◆ **DATA SUPPLIED**:
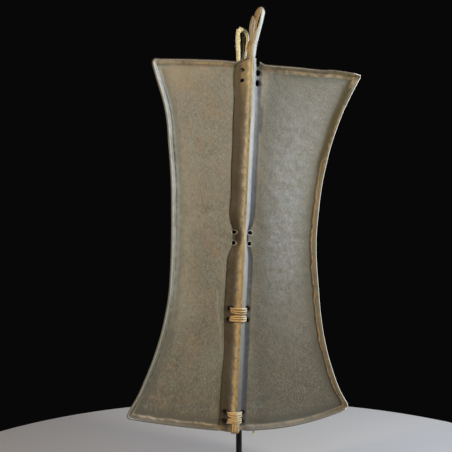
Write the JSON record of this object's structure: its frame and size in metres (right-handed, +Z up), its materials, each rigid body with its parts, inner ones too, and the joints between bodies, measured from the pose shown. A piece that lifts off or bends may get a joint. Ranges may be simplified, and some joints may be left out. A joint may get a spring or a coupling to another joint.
{
  "type": "hide shield",
  "caption": "Waisted shield of moulded hide with a folded rim, pinched ridge over a bowed stave grip, thong lashings and hanging loop, on a rod stand.",
  "frame": {"origin": "centre of the stand base's underside", "axes": "+Z up along the rod, +Y from the shield's face towards its back, +X to the shield's right as its face is looked at"},
  "size_m": [0.5065, 0.19, 0.9894],
  "materials": {
    "rawhide": "matt, dried and brushed, worn lighter on the folds",
    "stave_wood": "peeled stick, dry and unpolished",
    "rawhide_thong": "pale dried thong, matt",
    "black_painted_steel": "satin black"
  },
  "bodies": {
    "root": {"hide": "rawhide", "stave": "stave_wood", "lashing_grip": "rawhide_thong", "lashing_foot": "rawhide_thong", "hanging_loop": "rawhide_thong", "stand_rod": "black_painted_steel", "stand_base": "black_painted_steel"}
  },
  "joints": []
}
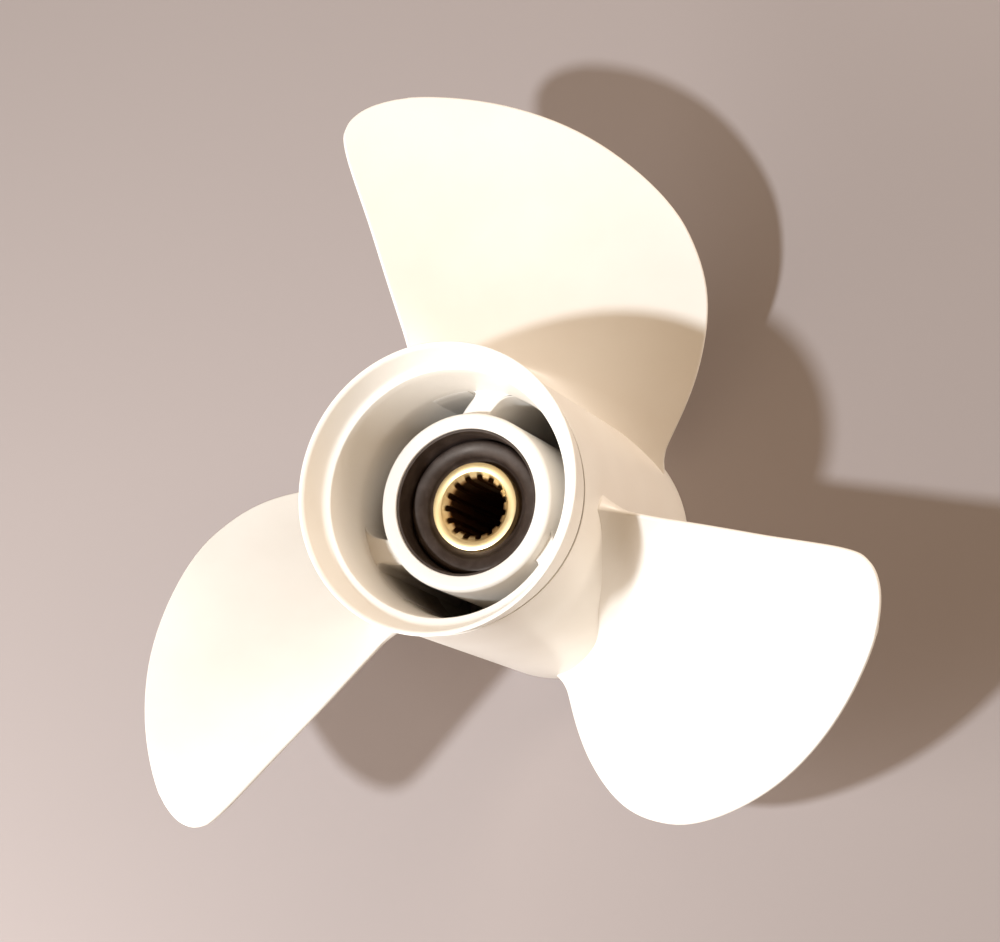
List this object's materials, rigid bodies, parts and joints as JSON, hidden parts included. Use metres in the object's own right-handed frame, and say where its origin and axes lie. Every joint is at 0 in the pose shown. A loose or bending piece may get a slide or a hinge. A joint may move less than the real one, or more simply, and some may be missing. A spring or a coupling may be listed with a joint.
{
  "type": "outboard motor propeller with exhaust through the hub",
  "caption": "Right-hand boat propeller with swept blades on an open exhaust hub, and a splined brass sleeve in a rubber bush.",
  "frame": {"origin": "on the shaft axis, in the plane of the hub's forward face, on which the part stands", "axes": "+Z along the shaft towards the aft end of the hub; blade_1 points along +Y"},
  "size_m": [0.3049, 0.2839, 0.138],
  "materials": {
    "cream_paint": "satin cream paint over an aluminium casting",
    "black_rubber": "moulded, dull, a soft sheen on the rounded shoulder",
    "sleeve_brass": "machined, clean"
  },
  "bodies": {
    "root": {"hub_barrel": "cream_paint", "aft_ring": "cream_paint", "inner_hub": "cream_paint", "rib_1": "cream_paint", "rib_2": "cream_paint", "rib_3": "cream_paint", "blade_1": "cream_paint", "blade_2": "cream_paint", "blade_3": "cream_paint", "rubber_bush": "black_rubber", "spline_sleeve": "sleeve_brass"}
  },
  "joints": []
}
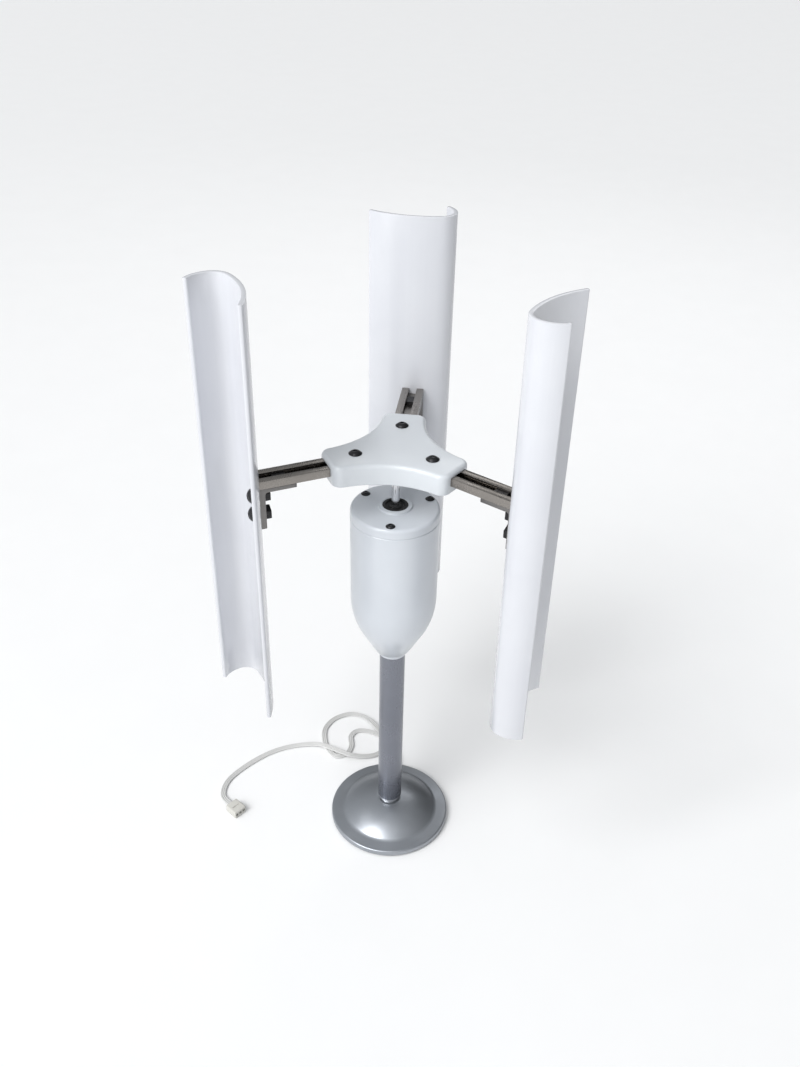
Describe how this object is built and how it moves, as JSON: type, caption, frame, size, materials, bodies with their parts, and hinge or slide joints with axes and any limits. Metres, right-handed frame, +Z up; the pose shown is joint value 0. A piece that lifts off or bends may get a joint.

◆ **TO BE DONE**: Set down all of the data above, word for word.

◆ **TASK SOLUTION**:
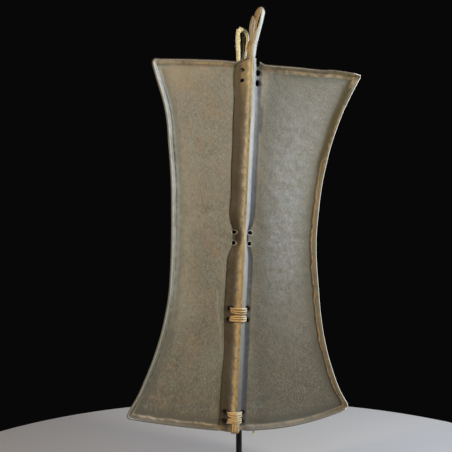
Write the JSON record of this object's structure: its frame and size in metres (right-handed, +Z up), its materials, each rigid body with its parts, inner ones too, and the joints between bodies, measured from the pose shown. A piece that lifts off or bends may get a joint. Ranges may be simplified, and some joints may be left out. A joint may get a spring or a coupling to another joint.
{
  "type": "hide shield",
  "caption": "Waisted shield of moulded hide with a folded rim, pinched ridge over a bowed stave grip, thong lashings and hanging loop, on a rod stand.",
  "frame": {"origin": "centre of the stand base's underside", "axes": "+Z up along the rod, +Y from the shield's face towards its back, +X to the shield's right as its face is looked at"},
  "size_m": [0.5065, 0.19, 0.9894],
  "materials": {
    "rawhide": "matt, dried and brushed, worn lighter on the folds",
    "stave_wood": "peeled stick, dry and unpolished",
    "rawhide_thong": "pale dried thong, matt",
    "black_painted_steel": "satin black"
  },
  "bodies": {
    "root": {"hide": "rawhide", "stave": "stave_wood", "lashing_grip": "rawhide_thong", "lashing_foot": "rawhide_thong", "hanging_loop": "rawhide_thong", "stand_rod": "black_painted_steel", "stand_base": "black_painted_steel"}
  },
  "joints": []
}
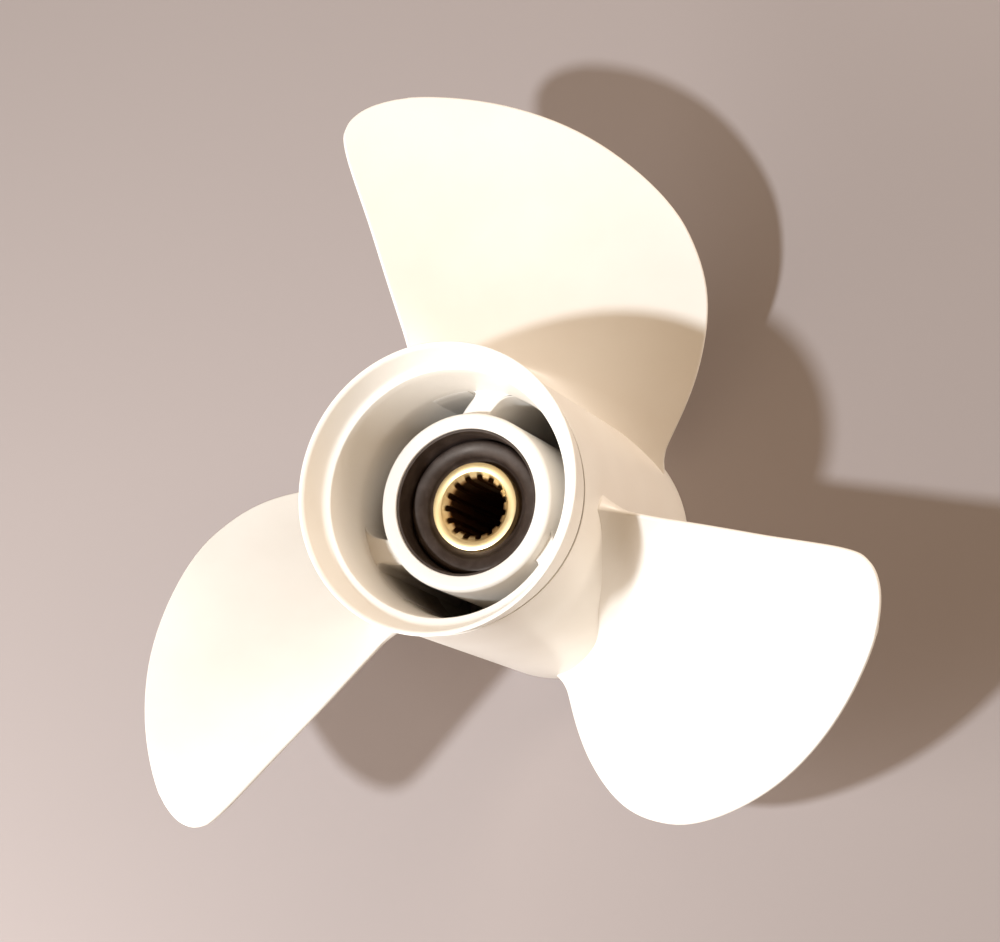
List this object's materials, rigid bodies, parts and joints as JSON, hidden parts included. Use metres in the object's own right-handed frame, and say where its origin and axes lie. Every joint is at 0 in the pose shown. A loose or bending piece may get a slide or a hinge. A joint may move less than the real one, or more simply, and some may be missing. A spring or a coupling may be listed with a joint.
{
  "type": "outboard motor propeller with exhaust through the hub",
  "caption": "Right-hand boat propeller with swept blades on an open exhaust hub, and a splined brass sleeve in a rubber bush.",
  "frame": {"origin": "on the shaft axis, in the plane of the hub's forward face, on which the part stands", "axes": "+Z along the shaft towards the aft end of the hub; blade_1 points along +Y"},
  "size_m": [0.3049, 0.2839, 0.138],
  "materials": {
    "cream_paint": "satin cream paint over an aluminium casting",
    "black_rubber": "moulded, dull, a soft sheen on the rounded shoulder",
    "sleeve_brass": "machined, clean"
  },
  "bodies": {
    "root": {"hub_barrel": "cream_paint", "aft_ring": "cream_paint", "inner_hub": "cream_paint", "rib_1": "cream_paint", "rib_2": "cream_paint", "rib_3": "cream_paint", "blade_1": "cream_paint", "blade_2": "cream_paint", "blade_3": "cream_paint", "rubber_bush": "black_rubber", "spline_sleeve": "sleeve_brass"}
  },
  "joints": []
}
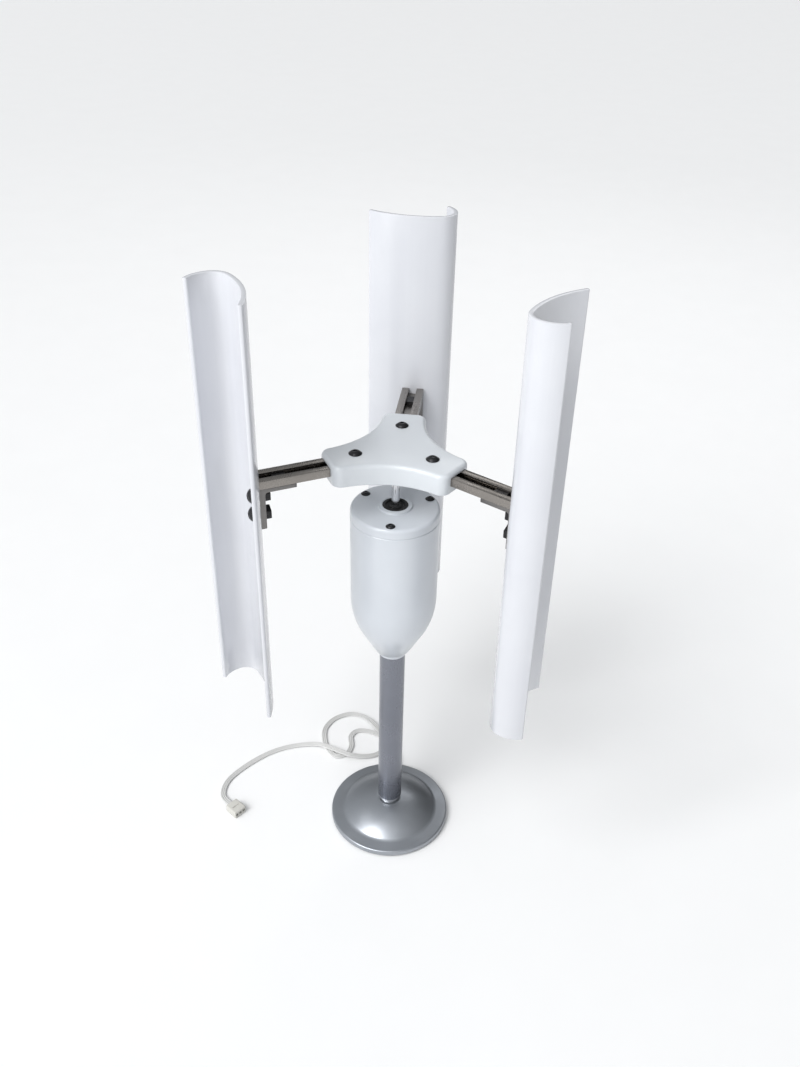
Describe how this object is built and how it moves, as JSON: type, caption, frame, size, materials, bodies with their parts, and hinge or slide joints with axes and any limits. Metres, right-handed frame, +Z up; the pose shown is joint value 0. A piece that lifts off or bends may get a joint.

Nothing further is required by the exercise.